We looked at various techniques for setting priorities, and we defined the notion of the baseline—an agreed-to understanding of what the system will do—as a key project work product—our touchstone and reference point for decisions and assessment. We learned that if scope and the concomitant expectations exceed reality, in all probability, some bad news is about to be delivered. We decided on a philosophy of approach that engages our customer in the hard decisions. After all, we are just the resources, not the decision makers; it's the customer's project. So the question is, What exactly must be accomplished in the next release, given the resources that are available to the project?
Even then, we expect to do some negotiating; all of life, and certainly all of business, is a negotiation in a sense, and we shouldn't be surprised by this either. We briefly mentioned a few negotiation skills and hinted that the team may need to use these skills on occasion.
We cannot expect that this process will make the scope challenge go away, any more than any other single process will solve the problems of the application development world. However, the steps we have outlined can be expected to have a material effect on the scope of the problem, allowing application developers to focus on critical subsets and to incrementally deliver high-quality systems that meet or exceed the expectations of the user.

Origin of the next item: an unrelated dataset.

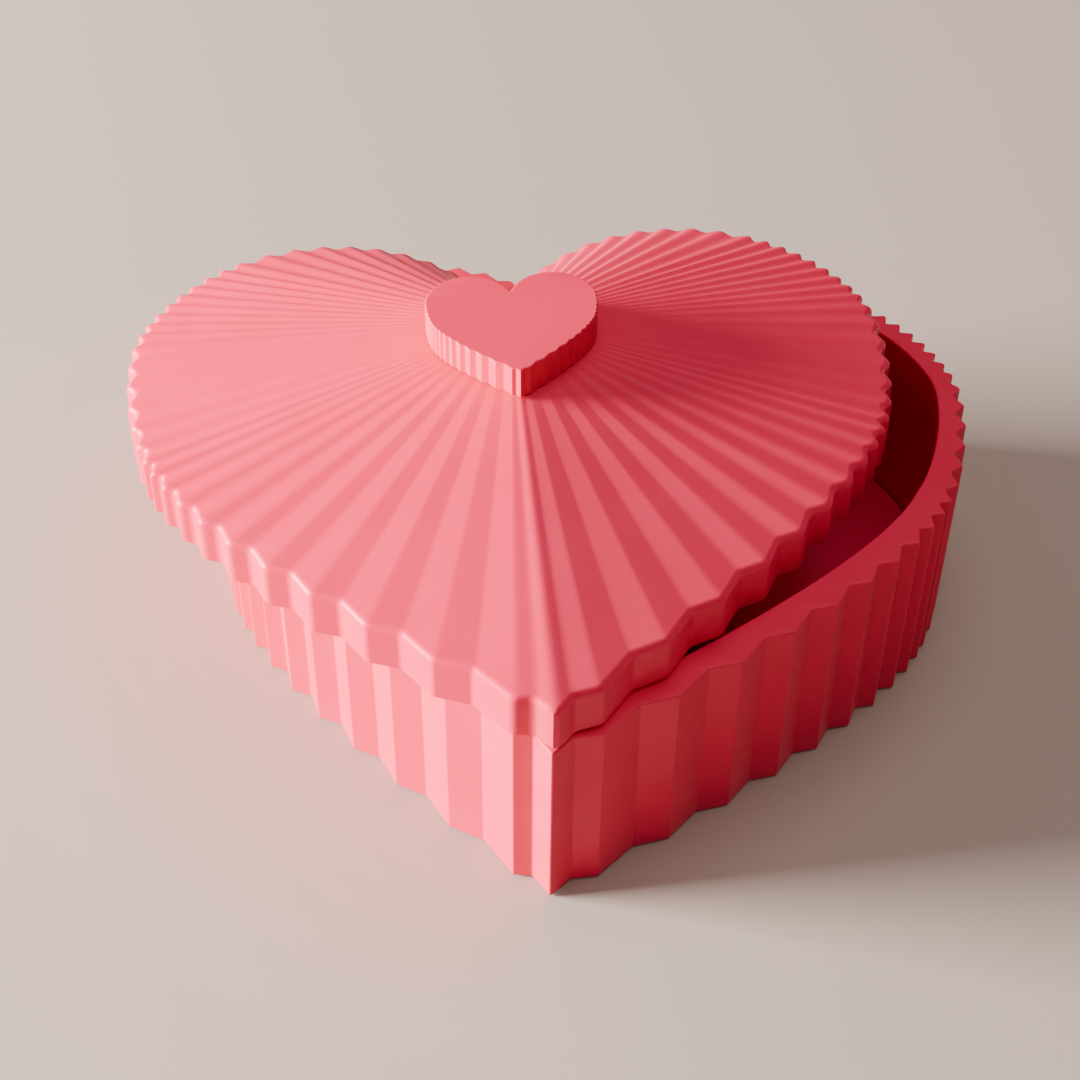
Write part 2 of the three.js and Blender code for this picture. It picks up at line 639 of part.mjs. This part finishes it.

Further, engaging the customer in helping solve the scope management problem increases commitment on the part of both parties and fosters improved communication and trust between the customer and application development teams. With a comprehensive definition of the product (Vision document) in hand and scope managed to a reasonable level, while it's too early to start bragging, we at least have the opportunity to succeed in the next phases of the project.